Cuando en 1930 publicó ese estudio, despertó un coro de protestas amigables y aumentó el número de chistes que sobre él tejían sus colegas. Pero no más de un año después, el físico experimental Carl Anderson, estudiando los electrones producidos por el choque de los rayos cósmicos en la atmósfera, constató que la mitad de los electrones generados por el choque tenían una carga negativa normal, mientras que la otra mitad tenía una carga positiva. Pensó inmediatamente que debía tratarse de los antielectrones de Dirac, positivos por tanto. Experimentos subsiguientes lo confirmaron: fueron llamados positrones. Dirac había acertado al creer en su fórmula: la antimateria existía realmente. E inmediatamente comenzó en todos los laboratorios del mundo la caza del antiprotón y del antielectrón.

¿Cómo se forman los antipartículas? La fórmula de Dirac también dice lo siguiente: cuando un quantum de energía suficientemente grande pasa cerca de un núcleo atómico, es capaz de “materializarse” de golpe, transformándose en un par de partículas contrarias entre sí (por ejemplo, electrón y anti-electrón o, dicho técnicamente, electrón y positrón). Naturalmente, es necesario que la energía del quantum sea por lo menos igual a la energía equivalente a las dos masas materiales de las partículas generadas. Se trata, por consiguiente, de quanta muy “enérgicos”. Los de la luz ordinaria, por suerte, no lo son suficientemente y ni siquiera los rayos X. Pero sí lo son los rayos gamma, que representan la concentración más alta de energía pura.

Una cosa fundamental que el lector ya habrá comprendido es el hecho de que las partículas sólo (y siempre) se producen en pareja: una partícula de “materia” (digámoslo así) y otra de “antimateria”. La energía se materializa generando siempre partículas de los dos tipos: teóricamente, esto se asocia a la presencia simultánea de los signos + y – en la fórmula de Dirac, tal como es confirmada por los experimentos.

De hecho, en los últimos cuarenta años se han descubierto, además de las antipartículas del electrón, del protón y del neutrón (que vienen a ser los “ladrillos”, los elementos mínimos constitutivos de cada átomo), también aquéllas antipartículas de todas las otras partículas fugaces y efímeras que aparecen durante millonésimas de segundo en los choques catastróficos de las reacciones nucleares. Muy en general, puede decirse que no puede existir una partícula sin su respectiva antipartícula. Sería algo así como decir que tampoco puede existir la derecha sin la izquierda ni el objeto sin su imagen ante el espejo. De ese modo, el concepto de simetría se ha mantenido intacto en lo más profundo de la realidad física.
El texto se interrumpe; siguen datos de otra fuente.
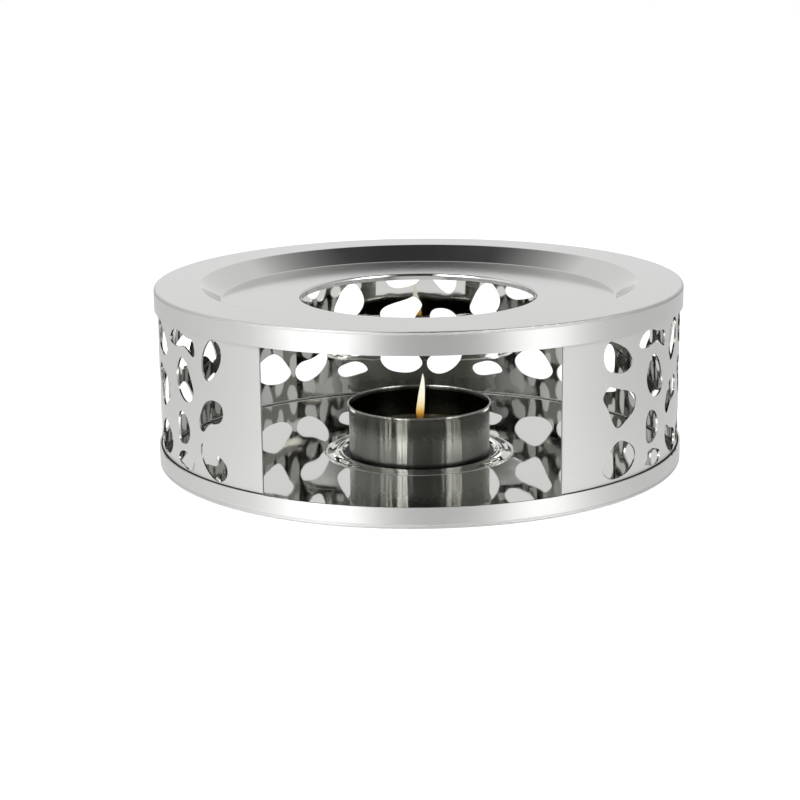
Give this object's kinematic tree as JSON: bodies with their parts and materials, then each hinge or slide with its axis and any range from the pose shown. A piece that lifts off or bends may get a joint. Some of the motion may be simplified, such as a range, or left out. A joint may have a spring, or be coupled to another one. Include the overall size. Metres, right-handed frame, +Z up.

Pero aquí aflora, obviamente, una pregunta importante: si a cada partícula corresponde por fuerza una antipartícula (positrones, antiprotones, antineutrones), ¿qué función cumplen éstas en nuestro universo ordinario? ¿Qué sentido tienen o cómo nos influencian? Para entender la importancia de esta pregunta es necesario decir algo que no hemos mencionado: cuando una partícula normal pasa al lado de su contraria, no es que ambas se limiten a neutralizar sus cargas contrariamente eléctricas sino que se “desmaterializan” y, luego de varios procesos, tienden a convertirse de nuevo en el quantum de energía que los había generado. Si un electrón hace contacto con un positrón, ambos desaparecen en un haz de rayo gamma. Y lo mismo ocurre también para los protones y los neutrones, si se aproximan demasiado a su correspondiente anti...   

Es evidente entonces que los átomos de partículas normales no puede estar junto a átomos hechos de antipartículas: en apariencia serían exactamente iguales pero..., apenas entraran en contacto, ocurriría una explosión de energía. La materia y la antimateria no pueden estar juntas.   

¿Y entonces? El problema que se presenta es de carácter cosmológico y remite a los orígenes del universo: es uno de los más fascinantes problemas.